A person who wishes to offer himself to serve on the Board will have to make a declaration in writing that he is eligible for membership of the Board of Directors under the Society's By-Laws and the Co-operative Society's Act.
 
     
  7.17 Conflict of Interest  
     
   
A person who wishes to offer himself to serve on the Board of Directors will have to make a declaration in wirting in respect of his Conflict of Interest. A Director is required to make an annual declaration of Conflict of Interest.
 
     
  7.18
A member of the Board of Directors having a personal interest, or intended interest in the profits of any contract made or intended to be made, or the making of which is under consideration, shall forthwith declare the same, withdraw from all further discussion in respect thereof, exercise no vote in regard thereto, and be denied all information in respect thereof to which he would otherwise have been entitled as a member of the Board.
 
     
  7.19
An interest of a member of the Director's family shall be treated as an interest of the Directors. The spouse and children under twenty-one years of age, including step-children and adopted children, shall be deemed to be members of the family.
 
     
  7.20
A full and correct record shall be kept of all proceedings of the Board of Directors in carrying out their duties, and the records shall be available for inspection by the Registrar and by the external auditor.
 
     
  7.21
The services of all members of the Board of Directors shall be gratuitous.
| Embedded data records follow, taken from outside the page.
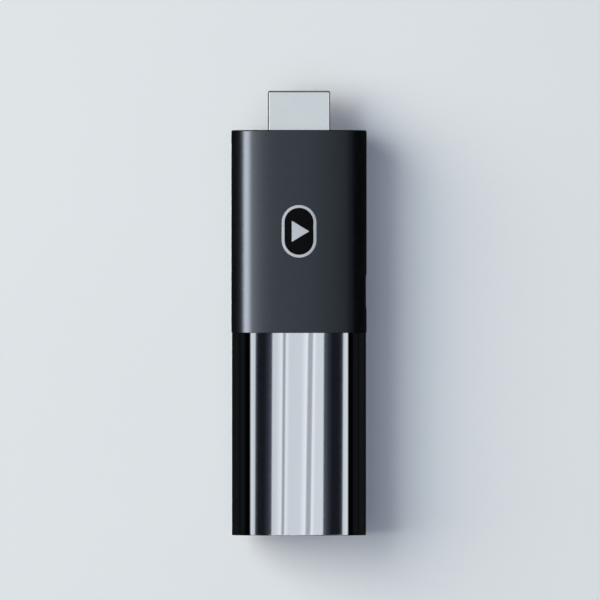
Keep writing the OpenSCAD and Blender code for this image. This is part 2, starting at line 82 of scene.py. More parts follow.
FACE_Y = FRONT_HIGH.y
SEAM_Y = FRONT_LOW.y
TAIL_Y = REAR_LOW.y
MID_Z = round(FRONT_HIGH.z, 1) / 2
SIDE_R = 6.35
SIDE_X = round(FRONT_HIGH.x, 1) - SIDE_R
CROWN_R = (SIDE_X ** 2 + MID_Z ** 2 - SIDE_R ** 2) / (2 * MID_Z - 2 * SIDE_R)
CROWN_DROP = CROWN_R - MID_Z
TANGENT = math.acos(SIDE_X / (CROWN_R - SIDE_R))
WALL = 1.3
REAR_STEP = 0.13

# ---- Outlines ----------------------------------------------------------------

SIDE_STEPS = 56
CROWN_STEPS = 112


def oval(inset):
    """The casing's section as (x, height from the middle) points, set in from the surface."""
    points = []
    for turn in (0, math.pi):
        for step in range(SIDE_STEPS):
            a = -TANGENT + 2 * TANGENT * step / SIDE_STEPS + turn
            centre = SIDE_X if turn == 0 else -SIDE_X
            points.append((centre + (SIDE_R - inset) * math.cos(a), (SIDE_R - inset) * math.sin(a)))
        for step in range(CROWN_STEPS):
            a = TANGENT + (math.pi - 2 * TANGENT) * step / CROWN_STEPS + turn
            centre = -CROWN_DROP if turn == 0 else CROWN_DROP
            points.append(((CROWN_R - inset) * math.cos(a), centre + (CROWN_R - inset) * math.sin(a)))
    return points


def crown_height(x):
    """Height of the upper crown above the ground at a place across the stick."""
    return MID_Z - CROWN_DROP + math.sqrt(CROWN_R ** 2 - x ** 2)


def side_reach(height):
    """How far the casing's side stands out at a height from its middle."""
    return SIDE_X + math.sqrt(SIDE_R ** 2 - height ** 2)


def rounded(corners, radii, steps=6):
    """A counter-clockwise polygon's outline with each corner turned into an arc."""
    points = []
    count = len(corners)
    for i, radius in enumerate(radii):
        here = Vector(corners[i])
        back = (Vector(corners[i - 1]) - here).normalized()
        ahead = (Vector(corners[(i + 1) % count]) - here).normalized()
        half = back.angle(ahead) / 2
        centre = here + (back + ahead).normalized() * radius / math.sin(half)
        start = here + back * radius / math.tan(half) - centre
        sweep = math.pi - 2 * half
        for step in range(steps + 1):
            a = sweep * step / steps
            x = start.x * math.cos(a) - start.y * math.sin(a)
            y = start.x * math.sin(a) + start.y * math.cos(a)
            points.append((centre.x + x, centre.y + y))
    return points


def connector(width, height, bevel, corner_r, grow=0):
    """A plug or port outline: square above, bevelled below, round-cornered, grown or shrunk all round."""
    half_w = width / 2 + grow
    half_h = height / 2 + grow
    cut = bevel + (2 - math.sqrt(2)) * grow
    corners = [
        (-half_w, half_h), (-half_w, cut - half_h), (cut - half_w, -half_h),
        (half_w - cut, -half_h), (half_w, cut - half_h), (half_w, half_h),
    ]
    return rounded(corners, [max(corner_r + grow, 0.02)] * len(corners))


def pill(width, length, steps=24):
    """An upright slot shape, round at both ends."""
    r = width / 2
    reach = length / 2 - r
    points = []
    for end in (1, -1):
        for step in range(steps + 1):
            a = math.pi * step / steps
            points.append((end * r * math.cos(a), end * (reach + r * math.sin(a))))
    return points


def rectangle(width, height, radius, steps=8):
    """A rectangle with rounded corners, centred on the origin."""
    w, h = width / 2, height / 2
    return rounded([(-w, -h), (w, -h), (w, h), (-w, h)], [radius] * 4, steps)


def spoke(outline, angle):
    """Where a ray from the origin leaves a convex outline."""
    ray = Vector((math.cos(angle), math.sin(angle)))
    best = None
    for i, start in enumerate(outline):
        a = Vector(start)
        b = Vector(outline[(i + 1) % len(outline)])
        edge = b - a
        across = ray.x * edge.y - ray.y * edge.x
        if abs(across) < 1e-12:
            continue
        far = (a.x * edge.y - a.y * edge.x) / across
        along = (a.x * ray.y - a.y * ray.x) / across
        if far > 0 and -1e-9 <= along <= 1 + 1e-9:
            best = far if best is None else max(best, far)
    return ray * best


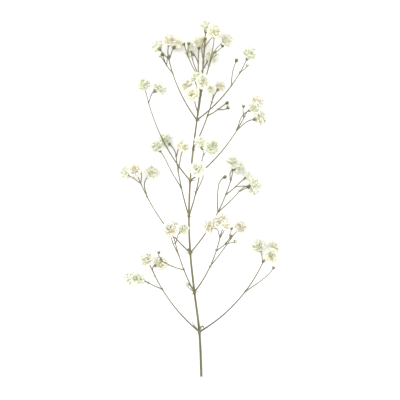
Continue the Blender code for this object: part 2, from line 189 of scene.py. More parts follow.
def curved(start, direction, aim, length, steps, face=None):
    # Leaves along direction, bends round to aim and turns its tip to face
    points = [start]
    firstTurn = steps - len(growth["tipTurns"])
    for step in range(steps):
        heading = direction.slerp(aim, (step + 0.5) / steps)
        if face and step >= firstTurn:
            heading = heading.slerp(face, growth["tipTurns"][step - firstTurn])
        points.append(points[-1] + heading * (length / steps))
    return points


def tipBall(shoot):
    # Centre and radius of the ball that holds the shoot's flower or bud
    tip, heading = shoot.points[-1], shoot.heading()
    if shoot.tip == "bloom":
        half = shoot.width / 2
        return tip + heading * (half * growth["bloomCentre"]), half
    back = growth["budLength"] * growth["budCentre"]
    return tip - heading * back, growth["budWidth"] * growth["budRoom"]


def samplesAlong(shoot, skip):
    total = shoot.length()
    count = max(2, int(total / growth["sampleStep"]) + 1)
    distances = [total * i / count for i in range(count + 1) if total * i / count >= skip]
    centres = [shoot.at(d)[0] for d in distances]
    radii = [shoot.radiusAt(d) for d in distances]
    return np.array(centres).reshape(-1, 3), np.array(radii)


def layOnTable(shoot):
    # Bends the shoot so that a flower that is under the table's top or just over it lies on it
    pressed = growth["bloomPressed"] if shoot.tip == "bloom" else 0.0
    last = len(shoot.points) - 1
    for _ in range(4):
        centre, ball = tipBall(shoot)
        below = ball - pressed - centre.z
        if below > -growth["sag"]:
            shoot.points = [p + up * (below * (i / last) ** 2) for i, p in enumerate(shoot.points)]


def fits(shoot, room):
    centre, ball = tipBall(shoot)
    lowest = min(p.z for p in shoot.points)
    if lowest < shoot.radius or shoot.points[-1].z < growth["calyxRadius"]:
        return False
    along, radii = samplesAlong(shoot, growth["rootFree"])
    if not room.free(along, radii):
        return False
    return room.free(np.array([centre]), np.array([ball]))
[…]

A member of the Board of Directors may receive an honorarium or, if he is an Honorary Secretary or Treasurer, an allowance from the Society, provided that the payment of an honorarium or allowance has to be authorised by a resolution to that effect passed by a general meeting of the Society, and the amount of the honorarium and allowance shall not exceed a sum to be fixed from time to time by the Registrar. An Honorary Secretary or Treasurer who is in receipt of an allowance shall not be entitled to receive an honorarium as a member of the Board.